Reimagining US Policymaking Architecture for the Pacific

In recent years, US Pacific experts have put forward numerous proposals for institutional reform that would better enable the US government to identify, mobilize, and husband its resources for the Pacific and to do so more carefully, collectively, comprehensively, and, above all, expeditiously. The most salient of these reform proposals was that outlined by Alan Tidwell in an earlier volume of Oceanic Currents, in which he called for legislative establishment of an interagency working group on the Pacific. In another piece, Cleo Paskal proposed that the National Security Council name a Director for Oceania. We would go half a step further by urging an even stronger institutional approach through legislative establishment of an interagency and multi-disciplinary Commission for the Pacific. We also reiterate our earlier calls here, here and here for the appointment of a Special Envoy to the Pacific (SEP). This Special Envoy should chair the Commission.

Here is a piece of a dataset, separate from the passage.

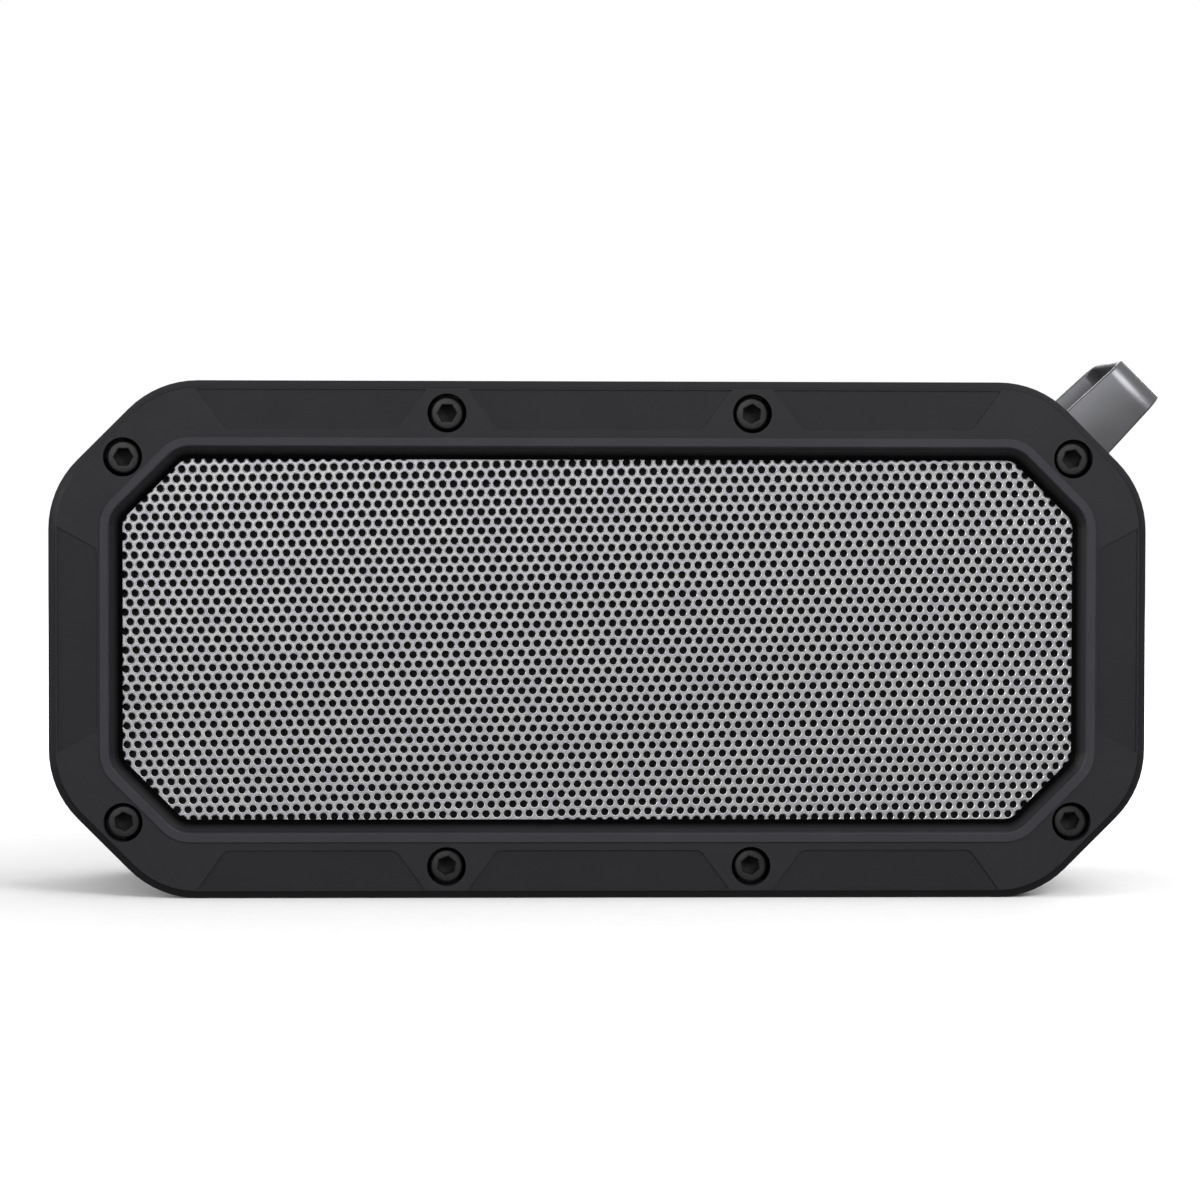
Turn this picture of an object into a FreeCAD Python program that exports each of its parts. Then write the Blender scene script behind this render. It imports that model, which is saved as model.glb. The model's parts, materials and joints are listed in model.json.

The US presently does not have a nimble enough policymaking framework with which to respond in timely fashion to the needs, priorities, and expectations of the residents of the US-affiliated Pacific Islands (USAPI). The USAPI consist of the State of Hawaii, the unincorporated US territories of American Samoa, Guam, and the Commonwealth of the Mariana Islands (CNMI), and the Freely Associated States (FAS), comprised of the Republic of the Marshall Islands (RMI), Federated States of Micronesia (FSM), and the Republic of Palau. A newly created framework anchored by a US Pacific Commission would link these entities in a more coherent, cohesive, and coordinated architecture better designed to discern, articulate, and pursue regional priorities.

The USAPI are located throughout the Pacific—North, South, West, and Central—but the North Pacific is the primary locus of US interest and influence and the lens through which Washington views and interacts with the Pacific. Most of the polities in this region are ethnically Micronesian, but the State of Hawaii, formerly a Polynesian kingdom, is unquestionably America’s Pacific hub and should serve as the home of the Pacific Commission.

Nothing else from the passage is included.